* START *

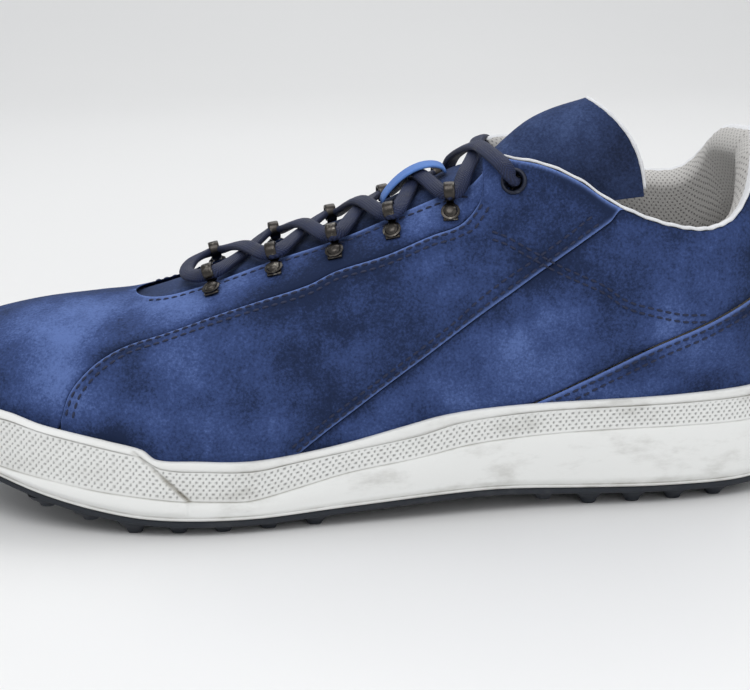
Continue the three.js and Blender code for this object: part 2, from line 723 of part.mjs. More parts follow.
// ----- lace keeper on the tongue -----
const keeper = { start: 9.5, end: 30.5, width: 11, thick: 1.2, rise: 5.8 };
function makeKeeper() {
  const shape = new Slabber();
  const place = (u, v) => {
    const x = keeper.start + u * (keeper.end - keeper.start);
    const z = ridgeZ(x / half) - 1.4 + clearance + keeper.rise * Math.sin(Math.PI * u) ** 0.6;
    const y = ridgeY(turnAt(x / half)) + (v - 0.5) * keeper.width;
    return [new THREE.Vector3(x, y, z + keeper.thick), new THREE.Vector3(x, y, z)];
  };
  shape.sheet([0, 0.1, 0.25, 0.5, 0.75, 0.9, 1], 1, place, false);
  return shape.geometry();
}
add('lace_keeper', makeKeeper(), 'keeper');

// ----- lace loops, rivets and eyelets -----
const strap = { width: 3.6, thick: 0.8, eye: 2, reach: 6.3, tail: 2.6 };
function loopGeometry() {
  const { thick, eye, reach, tail, width } = strap;
  const outer = eye + thick;
  const centre = clearance + outer;
  const meet = Math.asin((clearance + thick - centre) / outer);
  const shape = new THREE.Shape();
  shape.moveTo(-tail, clearance);
  shape.lineTo(reach, clearance);
  shape.absarc(reach, centre, outer, -Math.PI / 2, Math.PI - meet, false);
  shape.lineTo(-tail, clearance + thick);
  shape.closePath();
  const hole = new THREE.Path();
  hole.absarc(reach, centre, eye, 0, 2 * Math.PI, true);
  shape.holes.push(hole);
  const body = new THREE.ExtrudeGeometry(shape, { depth: width, bevelEnabled: false, curveSegments: 5 });
  body.translate(0, 0, -width / 2);
  // The profile lies across the facing (x to y) and stands off it (y to z).
  body.applyMatrix4(new THREE.Matrix4().makeBasis(
    new THREE.Vector3(0, 1, 0), new THREE.Vector3(0, 0, 1), new THREE.Vector3(1, 0, 0),
  ));
  return geometryOf(solid(body).subtract(solid(pin(rivetHole, -1, 3, 8))));
}
function turned(profile, segments) {
  const points = profile.map(([r, z]) => new THREE.Vector2(r, z));
  const shape = new THREE.LatheGeometry(points, segments);
  shape.rotateX(Math.PI / 2);
  return shape;
}
function rivetGeometry() {
  const seat = clearance + strap.thick + clearance;
  const tailZ = -suede - clearance;
  const shank = rivetHole - clearance;
  return turned([
    [0, tailZ - 0.6], [2, tailZ - 0.6], [2, tailZ], [shank, tailZ], [shank, seat], [3, seat],
    [2.7, seat + 0.9], [1.5, seat + 1.6], [0, seat + 1.8],
  ], 7);
}
const eyelet = { bore: 2.6, barrel: eyeletHole - clearance, flange: 4.3 };
const loopShape = loopGeometry();
const rivetShape = rivetGeometry();
const eyeletShape = turned([
  [eyelet.bore, -suede - 2.6], [eyelet.barrel, -suede - 2.6], [eyelet.barrel, clearance],
  [eyelet.flange, clearance], [eyelet.flange - 0.4, clearance + 0.8], [eyelet.bore + 0.2, clearance + 0.8],
  [eyelet.bore, clearance + 0.3], [eyelet.bore, -suede - 2.6],
], 12);
const washerTop = -suede - 1.7 * flatter;
const washerShape = turned([
  [eyelet.barrel + clearance, washerTop - 0.5], [4.5, washerTop - 0.5], [4.5, washerTop],
  [eyelet.barrel + clearance, washerTop], [eyelet.barrel + clearance, washerTop - 0.5],
], 12);
for (const frame of loopFrames) {
  add(`lace_loop_${frame.name}`, loopShape, 'hardware', frame);
  add(`rivet_${frame.name}`, rivetShape, 'hardware', frame);
}
for (const frame of eyeletFrames) {
  add(`eyelet_${frame.name}`, eyeletShape, 'hardware', frame);
  add(`eyelet_washer_${frame.name}`, washerShape, 'hardware', frame);
}

// ----- lace: one piece, criss-crossed through the loops, its ends tucked in through the eyelets -----
const laceRoute = [
  [72, 2, 34], [88, 1, 34.1], [102, -4, 34.8], [112, -11, 38], [112, -17, 47], [103, -19.5, 56],
  [90, -20.4, 66], [78, -20, 77], [66, -19.6, 88], [57.5, -20.4, 99], [53, -22.4, 106.6],
  [50.7, -27, 108.5], [49.4, -30, 110.2], [47, -28.4, 113.8], [43.5, -16, 116.4], [40.5, 1, 116.2],
  [35.2, 18.5, 109.8], [32.3, 24.6, 103], [27.9, 24, 102.6], [20.7, 1.5, 104.6],
  [13.2, -21.3, 98.9], [9, -20.5, 97.9], [1.9, 0.5, 98.4], [-5.1, 22.4, 90.2], [-9.5, 21.8, 89.6],
  [-17.3, 1.5, 87.9], [-25.1, -18.4, 85.8], [-29.3, -17.8, 84.7], [-37.4, 2, 83.4],
  [-45.6, 21.9, 78], [-49.8, 21.5, 77], [-54.8, 13, 76.2], [-56.5, 2.5, 75.3], [-54.8, -8, 75.8],
  [-50.1, -16.2, 77.4], [-45.9, -16.6, 78.8], [-37.4, 2, 80.5], [-29.1, 21.3, 83.8],
  [-24.9, 21.9, 84.6], [-17.3, 1.5, 90.8], [-9.6, -19.5, 90.9], [-5.4, -20.1, 91.9],
  [1.9, 0.5, 95.5], [9, 22.5, 96.1], [13.3, 23.2, 97.1], [20.7, 1.5, 107], [28.1, -22, 104.6],
  [32.5, -22.4, 104.8], [36, -15.5, 109.8], [40.5, 1, 113.2], [43.3, 16, 115.8], [47.2, 28, 113.6],
  [49.3, 32.4, 109.2], [50.7, 29.7, 107.4], [53, 25.4, 105.2], [57, 23.6, 99], [66, 24, 92.5],
  [80, 26.5, 88], [95, 27.8, 85.5], [107, 26.4, 81.5], [115, 23, 73], [118, 19, 62],
  [116, 15.5, 50], [109, 13, 40.5], [97, 12, 36], [82, 12, 35.4],
];
function laceGeometry() {
  const route = new THREE.CatmullRomCurve3(laceRoute.map((p) => new THREE.Vector3(...p)));
  // Stations stand on the route's own points, close together where it bends.
  route.getPointAt = route.getPoint;
  route.getTangentAt = route.getTangent;
  const section = new THREE.Shape();
  for (let i = 0; i < 8; i += 1) {
    const angle = (i * Math.PI) / 4;
    const spot = [Math.cos(angle), Math.sin(angle)].map((v) => (v * laceDiameter) / 2);
    if (i) section.lineTo(...spot);
    else section.moveTo(...spot);
  }
  return new THREE.ExtrudeGeometry(section, {
    steps: laceRoute.length - 1, extrudePath: route, bevelEnabled: false,
  });
}
const aglet = { length: 18, diameter: 2.2, sides: 8 };
function agletGeometry(end, before) {
  const tip = new THREE.Vector3(...end);
  const away = tip.clone().sub(new THREE.Vector3(...before)).normalize();
  const shape = new THREE.CylinderGeometry(aglet.diameter / 2, aglet.diameter / 2, aglet.length, aglet.sides);
  shape.translate(0, aglet.length / 2 + clearance, 0);
  shape.applyQuaternion(new THREE.Quaternion().setFromUnitVectors(new THREE.Vector3(0, 1, 0), away));
  shape.translate(...tip.toArray());
  return shape;
}
add('shoelace', laceGeometry(), 'lace');
add('aglet_lateral', agletGeometry(laceRoute[0], laceRoute[1]), 'aglet');
add('aglet_medial', agletGeometry(laceRoute.at(-1), laceRoute.at(-2)), 'aglet');

export default shoe;
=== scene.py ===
import math

import bmesh
import bpy
import numpy as np
from mathutils import Matrix


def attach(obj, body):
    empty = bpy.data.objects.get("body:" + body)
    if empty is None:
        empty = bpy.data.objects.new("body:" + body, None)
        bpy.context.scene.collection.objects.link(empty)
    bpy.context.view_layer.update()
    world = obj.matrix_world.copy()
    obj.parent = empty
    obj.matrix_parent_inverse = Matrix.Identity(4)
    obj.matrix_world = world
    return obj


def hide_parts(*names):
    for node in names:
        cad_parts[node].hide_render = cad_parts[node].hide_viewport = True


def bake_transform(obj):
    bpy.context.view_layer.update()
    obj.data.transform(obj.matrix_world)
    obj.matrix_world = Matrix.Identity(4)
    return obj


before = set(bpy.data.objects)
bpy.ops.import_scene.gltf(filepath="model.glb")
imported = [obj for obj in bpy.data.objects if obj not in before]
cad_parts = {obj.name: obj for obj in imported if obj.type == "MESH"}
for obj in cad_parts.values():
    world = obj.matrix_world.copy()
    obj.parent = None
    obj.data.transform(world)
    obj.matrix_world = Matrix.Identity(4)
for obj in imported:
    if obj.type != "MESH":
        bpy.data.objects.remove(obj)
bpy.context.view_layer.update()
scene = bpy.context.scene
scene.view_settings.view_transform = "Standard"
mm = 0.001  # the shape functions below work in millimetres, and every mesh is made in metres


# ---- camera and light ----
camera = {"aim": (7, 5, 46.9), "distance": 600, "elevation": 15, "yaw": 2.5, "roll": 0.009, "lens": 83.47}


def makeCamera(look):
    el, yaw = math.radians(look["elevation"]), math.radians(look["yaw"])
    ahead = np.array([math.sin(yaw) * math.cos(el), math.cos(yaw) * math.cos(el), -math.sin(el)])
    right = np.array([math.cos(yaw), -math.sin(yaw), 0.0])
    upward = np.cross(right, ahead)
    c, s = math.cos(look["roll"]), math.sin(look["roll"])
    turnedRight, turnedUp = right * c - upward * s, upward * c + right * s
    data = bpy.data.cameras.new("camera")
    data.lens = look["lens"]
    data.clip_start = 0.01
    data.clip_end = 30
    item = bpy.data.objects.new("camera", data)
    place = (np.array(look["aim"]) - ahead * look["distance"]) * mm
    item.matrix_world = Matrix.Translation(place) @ Matrix(
        np.array([turnedRight, turnedUp, -ahead]).T).to_4x4()
    scene.collection.objects.link(item)
    scene.camera = item


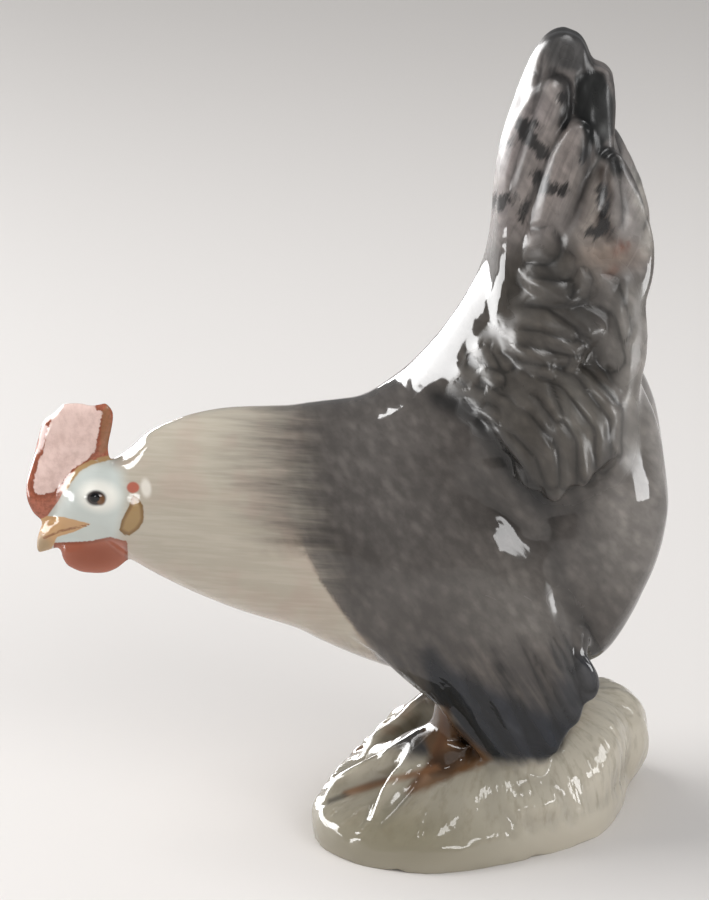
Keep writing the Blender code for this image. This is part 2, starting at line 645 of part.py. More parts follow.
def lay_clay():
    """All of the lumps of clay, overlapping, in one mesh."""
    clay = bmesh.new()
    lay_body(clay)
    lay_neck(clay)
    lay_head(clay)
    lay_tail_core(clay)
    lay_ground(clay)
    lay_leg(clay, -1.0, LEFT_TOES)
    lay_leg(clay, 1.0, RIGHT_TOES)
    for side in (-1.0, 1.0):
        lay_rump(clay, side)
        lay_wing(clay, side)
        for spine, half_width, thickness, outline in TAIL_FEATHERS + COVERTS:
            lay_feather(clay, spine, half_width, thickness, outline, side, FEATHER_BLUNT)
        for spine, half_width, thickness, outline in SADDLE_RUFFLES:
            lay_feather(clay, spine, half_width, thickness, outline, side, RUFFLE_BLUNT)
    mesh = bpy.data.meshes.new("hen")
    clay.to_mesh(mesh)
    clay.free()
    hen = bpy.data.objects.new("hen", mesh)
    bpy.context.scene.collection.objects.link(hen)
    return hen


def settle(item):
    """Turn an object's modifiers into its mesh."""
    bpy.context.view_layer.objects.active = item
    item.select_set(True)
    for modifier in list(item.modifiers):
        bpy.ops.object.modifier_apply(modifier=modifier.name)
    item.select_set(False)


def keep_outer_skin(item):
    """Fill the pockets that the lumps trapped: only the largest skin stays."""
    body = bmesh.new()
    body.from_mesh(item.data)
    body.verts.ensure_lookup_table()
    seen = set()
    islands = []
    for seed in body.verts:
        if seed.index in seen:
            continue
        island = []
        stack = [seed]
        seen.add(seed.index)
        while stack:
            vert = stack.pop()
            island.append(vert)
            for edge in vert.link_edges:
                other = edge.other_vert(vert)
                if other.index not in seen:
                    seen.add(other.index)
                    stack.append(other)
        islands.append(island)
    islands.sort(key=len, reverse=True)
    for island in islands[1:]:
        bmesh.ops.delete(body, geom=island, context="VERTS")
    body.to_mesh(item.data)
    body.free()


def soft_weight(point):
    """How much a point of the skin lies where one form runs smoothly into the next."""
    most = 0.0
    for x, z, reach_x, reach_z in SOFT_PLACES:
        away = math.hypot((point.x - x) / reach_x, (point.z - BODY_Z - z) / reach_z)
        most = max(most, min(1.0, (1.0 - away) * 3.0))
    return most


def fuse(hen):
    """Fuse the lumps into one skin, soften it, and thin it out."""
    remesh = hen.modifiers.new("fuse", "REMESH")
    remesh.mode = "VOXEL"
    remesh.voxel_size = VOXEL
    settle(hen)
    keep_outer_skin(hen)
    soften = hen.modifiers.new("soften", "SMOOTH")
    soften.factor = 0.5
    soften.iterations = GLAZE_PASSES
    settle(hen)
    group = hen.vertex_groups.new(name="soft")
    for vert in hen.data.vertices:
        weight = soft_weight(vert.co)
        if weight > 0.0:
            group.add([vert.index], weight, "REPLACE")
    mantle = hen.modifiers.new("mantle", "SMOOTH")
    mantle.factor = 0.5
    mantle.iterations = SOFT_PASSES
    mantle.vertex_group = group.name
    settle(hen)
    triangles = sum(len(face.vertices) - 2 for face in hen.data.polygons)
    thin = hen.modifiers.new("thin", "DECIMATE")
    thin.ratio = SKIN_TRIANGLES / triangles
    settle(hen)


def closed_object(name, shape):
    """An object from a bmesh, with every face turned outwards."""
    bmesh.ops.recalc_face_normals(shape, faces=shape.faces)
    mesh = bpy.data.meshes.new(name)
    shape.to_mesh(mesh)
    shape.free()
    item = bpy.data.objects.new(name, mesh)
    bpy.context.scene.collection.objects.link(item)
    return item


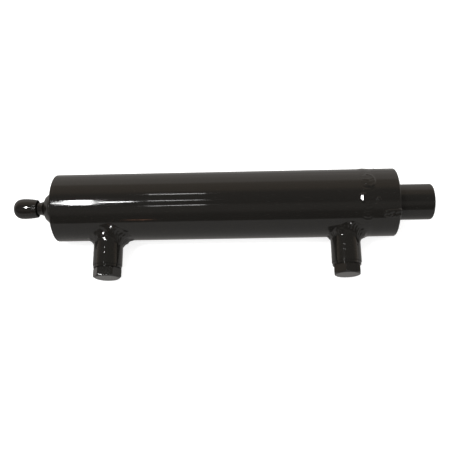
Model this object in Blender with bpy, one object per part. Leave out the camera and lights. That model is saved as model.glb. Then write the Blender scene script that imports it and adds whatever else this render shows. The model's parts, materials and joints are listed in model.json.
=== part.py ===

* END *

■ What to work on
Extract exactly and only the span of lines that begins at the line containing "Keep writing the" and ends at the line containing "body.free()".

■ Output
Keep writing the Blender code for this image. This is part 2, starting at line 645 of part.py. More parts follow.
def lay_clay():
    """All of the lumps of clay, overlapping, in one mesh."""
    clay = bmesh.new()
    lay_body(clay)
    lay_neck(clay)
    lay_head(clay)
    lay_tail_core(clay)
    lay_ground(clay)
    lay_leg(clay, -1.0, LEFT_TOES)
    lay_leg(clay, 1.0, RIGHT_TOES)
    for side in (-1.0, 1.0):
        lay_rump(clay, side)
        lay_wing(clay, side)
        for spine, half_width, thickness, outline in TAIL_FEATHERS + COVERTS:
            lay_feather(clay, spine, half_width, thickness, outline, side, FEATHER_BLUNT)
        for spine, half_width, thickness, outline in SADDLE_RUFFLES:
            lay_feather(clay, spine, half_width, thickness, outline, side, RUFFLE_BLUNT)
    mesh = bpy.data.meshes.new("hen")
    clay.to_mesh(mesh)
    clay.free()
    hen = bpy.data.objects.new("hen", mesh)
    bpy.context.scene.collection.objects.link(hen)
    return hen


def settle(item):
    """Turn an object's modifiers into its mesh."""
    bpy.context.view_layer.objects.active = item
    item.select_set(True)
    for modifier in list(item.modifiers):
        bpy.ops.object.modifier_apply(modifier=modifier.name)
    item.select_set(False)


def keep_outer_skin(item):
    """Fill the pockets that the lumps trapped: only the largest skin stays."""
    body = bmesh.new()
    body.from_mesh(item.data)
    body.verts.ensure_lookup_table()
    seen = set()
    islands = []
    for seed in body.verts:
        if seed.index in seen:
            continue
        island = []
        stack = [seed]
        seen.add(seed.index)
        while stack:
            vert = stack.pop()
            island.append(vert)
            for edge in vert.link_edges:
                other = edge.other_vert(vert)
                if other.index not in seen:
                    seen.add(other.index)
                    stack.append(other)
        islands.append(island)
    islands.sort(key=len, reverse=True)
    for island in islands[1:]:
        bmesh.ops.delete(body, geom=island, context="VERTS")
    body.to_mesh(item.data)
    body.free()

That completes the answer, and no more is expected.